In the present context, where reporting to work means working without pay and the labor issues do not arise from a conventional labor-management dispute, an inference of “striking” from failure to report is particularly inappropriate. But given how broadly “participating in a strike” has sometimes been construed in practice, the threat of prosecution hovers over any failure to report, especially with this President. That threat is what gives rise to involuntary servitude, even if in individual cases workers might eventually be vindicated.

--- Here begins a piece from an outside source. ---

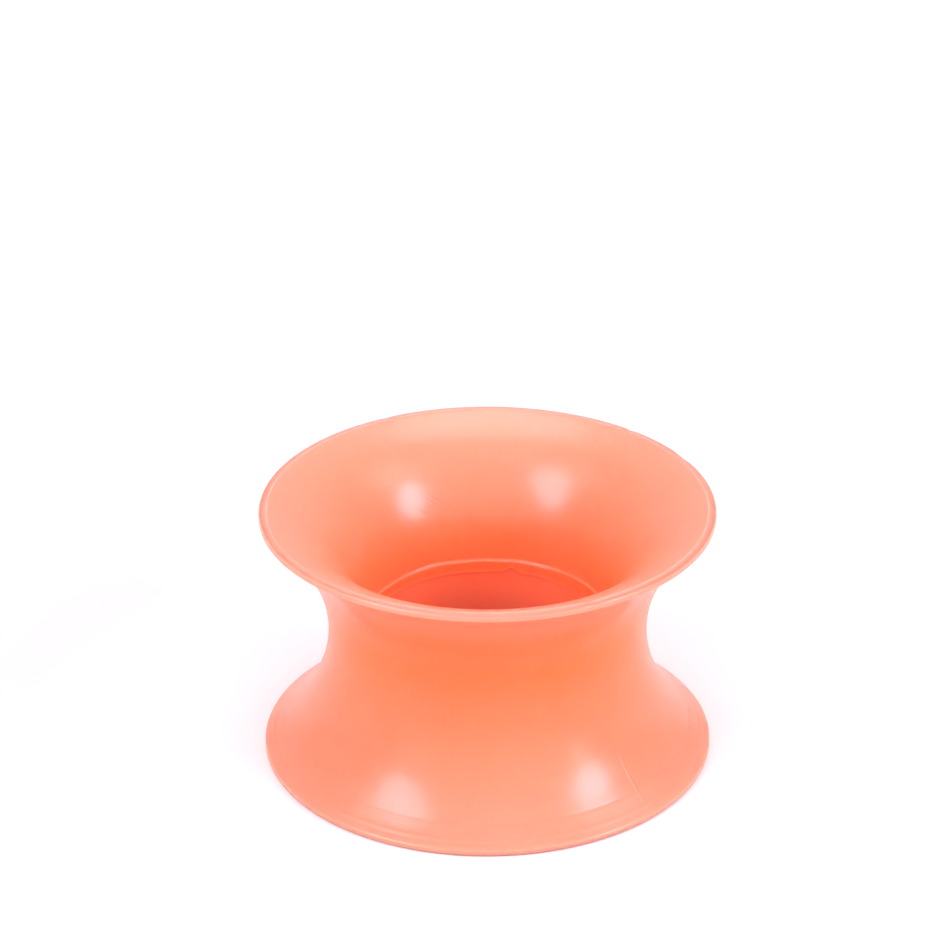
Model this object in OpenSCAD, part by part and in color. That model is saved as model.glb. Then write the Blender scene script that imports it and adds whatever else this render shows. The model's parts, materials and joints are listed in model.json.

This problem could be avoided were federal workers provided ex ante assurance that failure to report to work without pay would not be deemed to be strike participation. Given how the statutes are written, that also would assure them that they would not be fired. Whether such assurances could, or would, be provided is far from clear. Vice versa, any principle that mere failure to report would be construed as a resignation would raise due process concerns, beyond any statutory ones. And requiring a worker to avoid legal vulnerability by forswearing any collective strike intentions would raise First Amendment questions.
Thus, there is a quite a thicket to be worked through. My point here is simply that the 13th Amendment questions are eminently serious ones. As Chief Justice Rose Bird of the California Supreme Court wrote in an extended defense of a 13th Amendment right to strike, penned in a case of striking public employees, “the amendment is concerned not merely with the formal right to quit, but also with the practical ability of working people to protect their interests in the workplace.” The right to get paid for your work, or to refuse to work without pay, seems like relatively fertile ground on which to test the proposition.